Examples of linked topics: The performance of HTU-based designs is often discussed alongside packed column vs tray column performance, and in the context of mass transfer-driven separations. Real-world cases may reference pilot plant data that inform HTU estimates before committing to full-scale equipment.
Limitations and debates
HTU is a simplifying concept. It abstracts a complex, distributed mass-transfer process into a single “height per unit transfer” metric. Critics point out that HTU can obscure localized effects, such as channeling in packed beds or flow maldistribution in trays, which can degrade performance without immediately changing the overall HTU value.
Variability with operating conditions: HTU values change with temperature, pressure, solute loading, and solvent properties. Design relying on a single set of HTU numbers may under- or over-predict column performance if conditions shift significantly during operation.
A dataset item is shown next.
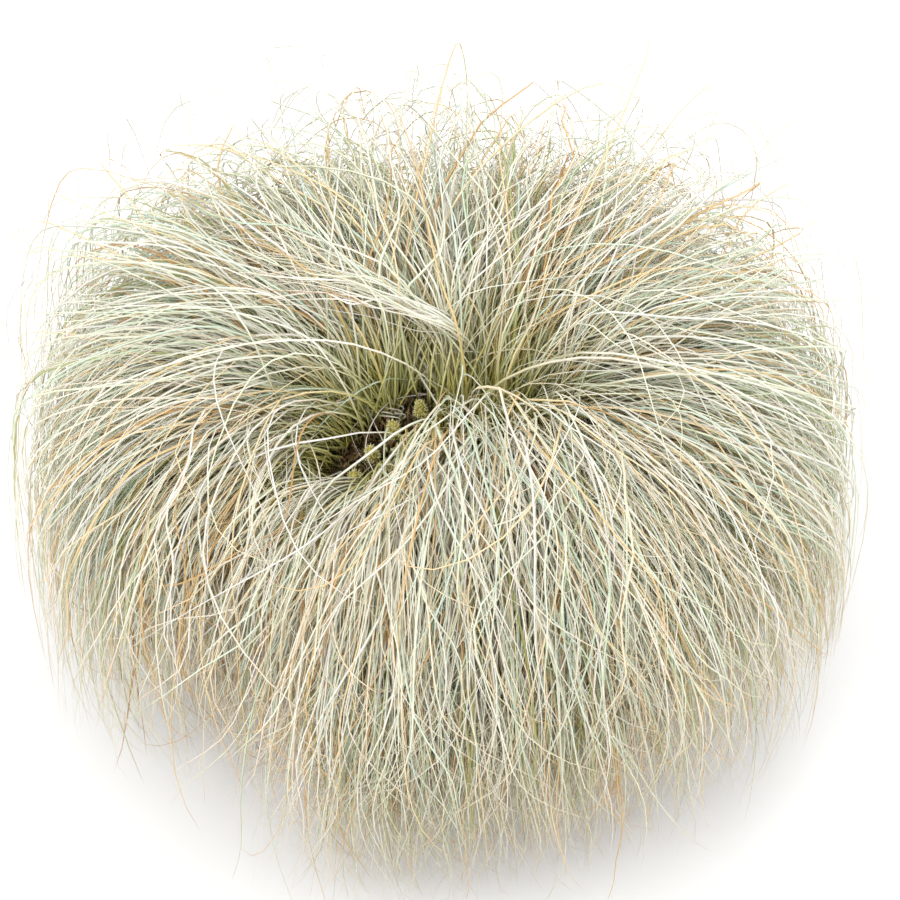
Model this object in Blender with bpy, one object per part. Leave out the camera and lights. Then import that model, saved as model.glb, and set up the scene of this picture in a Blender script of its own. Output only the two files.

Model assumptions: The HTU framework often rests on ideas from two-film theory and steady-state approximations. In systems with fast chemistry, strong non-idealities, or significant axial dispersion, the simple HTU approach may be insufficient, and more rigorous mass-transfer models or experimental validation become necessary.
Practical emphasis: In industry, HTU remains a practical, widely used metric because it provides a common basis to compare different columns, packing types, and operating strategies. When used with care—supported by pilot data, vendor experience, and plant measurements—it helps drive cost-effective and reliable separations without becoming a scientific blind spot.